Still, the president is intent upon heaping additional burdens on the private sector. He held a meeting with House Republicans June 1 to discuss raising the ceiling on the national debt so the government can borrow more money. Republicans insist federal spending be cut by $1 for each dollar the debt ceiling is raised. Mr. Obama wants to reduce the deficit in part by raising taxes.

Republican congressmen who attended the "frosty" meeting rolled their eyes when Mr. Obama told them federal income tax rates now are the lowest they've ever been, lower even than during the presidency of Ronald Reagan.

This was less untrue than, say, Mr. Obama's claims for the Chrysler bailout. For most of the Reagan presidency income tax rates were higher than they are now because Reagan inherited very high rates from Jimmy Carter.

But it still was untrue. When Ronald Reagan left office, there were just two income tax rates, 15 percent for those making less than $17,850 and 28 percent for those earning more than that. Today there are six rates, with the highest bracket paying 35 percent on income more than $379,150.

It's a poor idea to raise taxes during a recession. But what's really killing the economy is an orgy of new federal regulations that saddle private sector employers with enormous costs and great uncertainty. The worst is Obamacare, but there are many others, such as new banking regulations which punish small banks for what the big banks did to contribute to the financial meltdown in 2008, and new fishing regulations which may wipe out the commercial fishing industry.

Businesses must spend more than $1.75 trillion each year to comply with federal regulations, according to a report issued in April by the Competitive Enterprise Institute. But it's the uncertainty they cause that contributes more to unemployment.

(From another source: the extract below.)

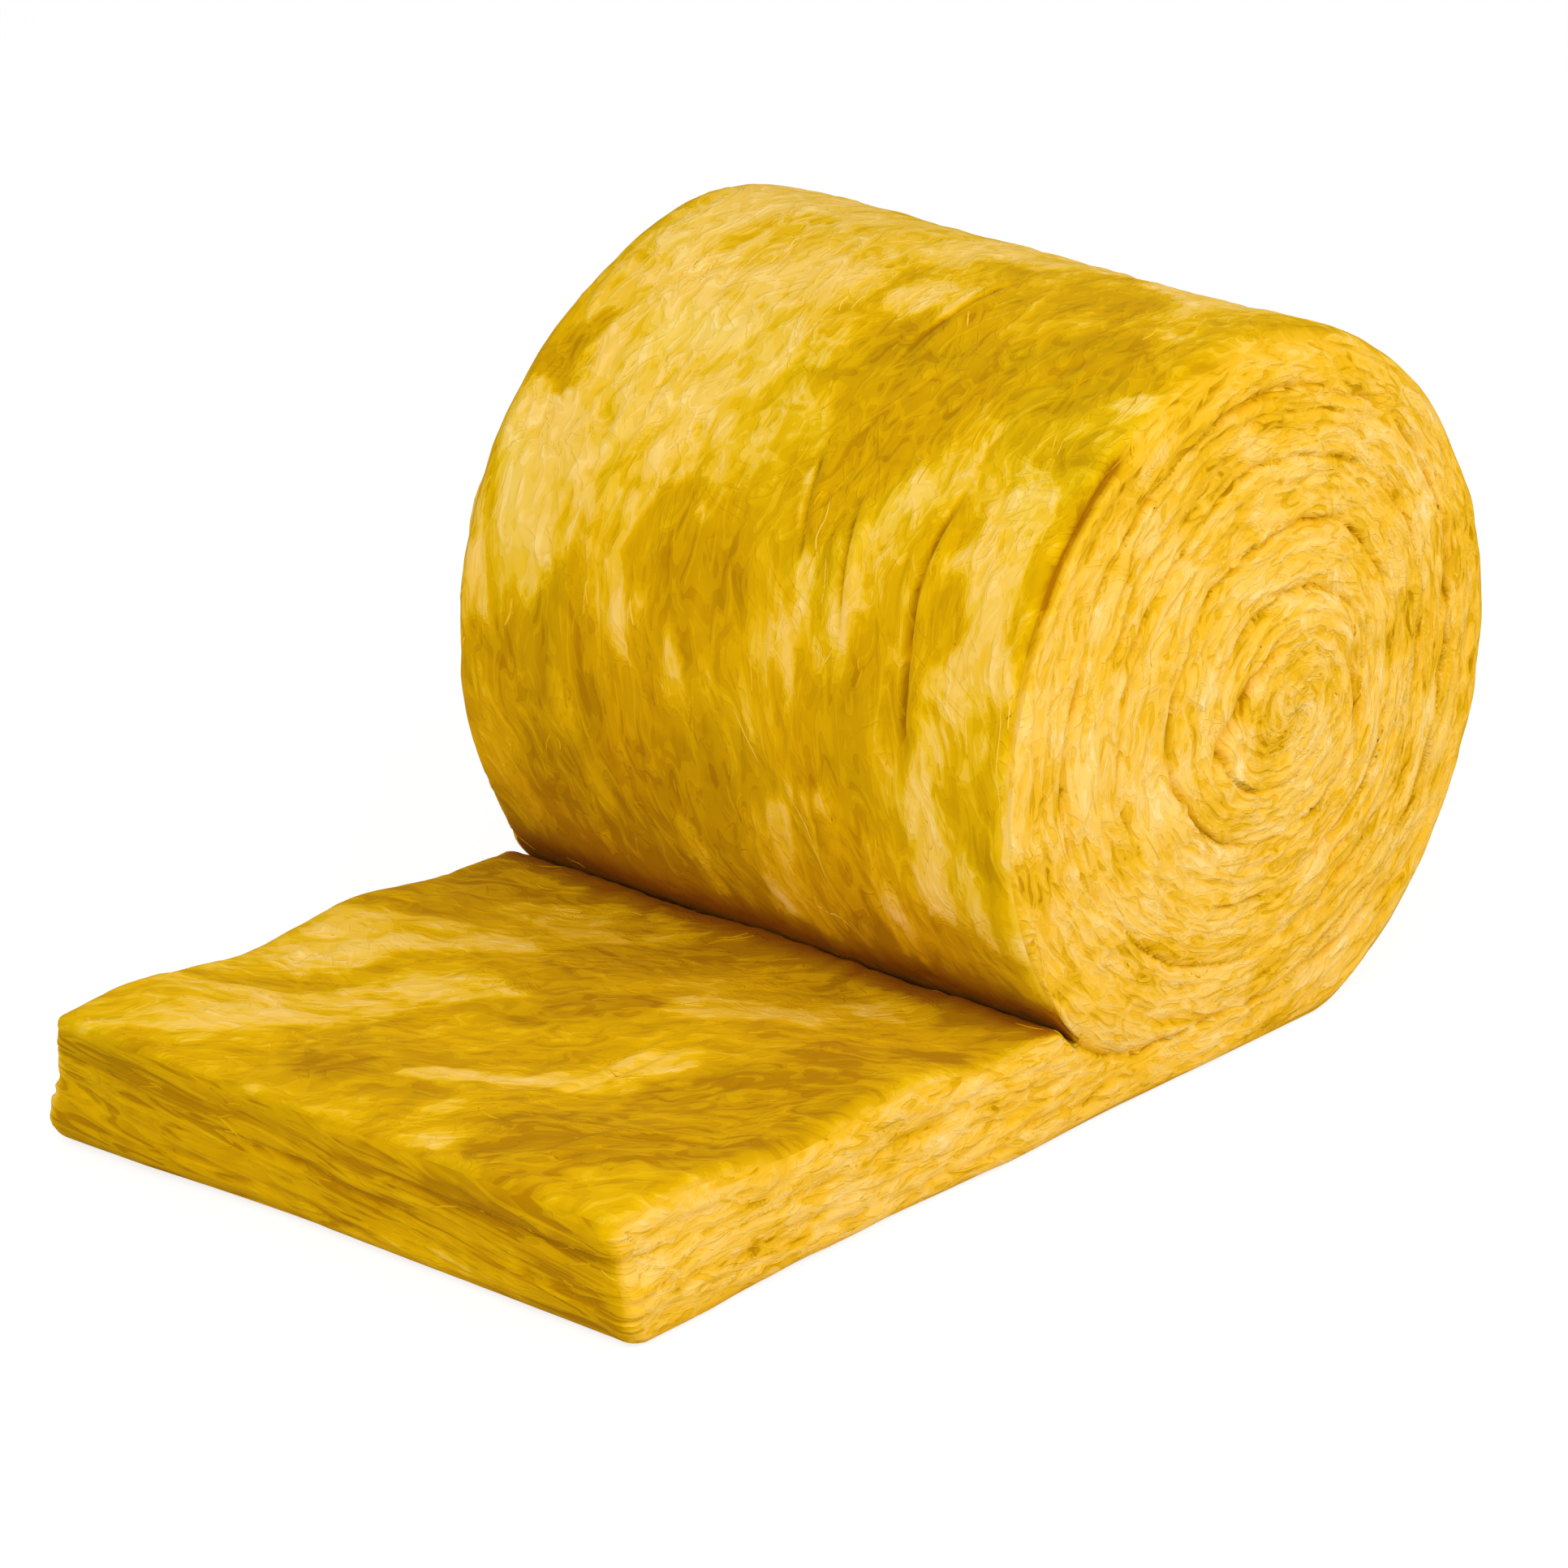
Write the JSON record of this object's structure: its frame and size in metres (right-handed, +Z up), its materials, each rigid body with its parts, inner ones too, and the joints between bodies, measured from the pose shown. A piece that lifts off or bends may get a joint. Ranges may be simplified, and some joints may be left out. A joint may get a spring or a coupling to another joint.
{
  "type": "insulation roll",
  "caption": "Unfaced glass-wool blanket wound into a roll that lies on its side, its outer end left flat on the floor as a thick tail, spiral seam on both ends.",
  "frame": {"origin": "on the floor, under the middle of the whole length and width of roll and tail", "axes": "+Z up, X along the blanket with the flat tail towards -X, Y along the roll's axis"},
  "size_m": [1.0869, 0.6, 0.614],
  "materials": {
    "glass_wool": "matte, fibrous yellow glass wool, with no facing"
  },
  "bodies": {
    "root": {"wool_blanket": "glass_wool"}
  },
  "joints": []
}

Stephen Carter, a law professor at Yale, sat next to a corporate CEO on a flight to Minneapolis. Demand for his product was up despite the recession, the CEO told Mr. Carter, but he refuses to hire new workers. Mr. Carter asked him why.

"Because I don't know how much it will cost," he explains. "How can I hire new workers today when I don't know how much they will cost me tomorrow?"

Personal income tax rates are near historic lows. It seems to me that a modest increase in them would be a reasonable price to pay for a deal on the debt ceiling, but only one that would slash both federal spending and the thicket of federal regulations.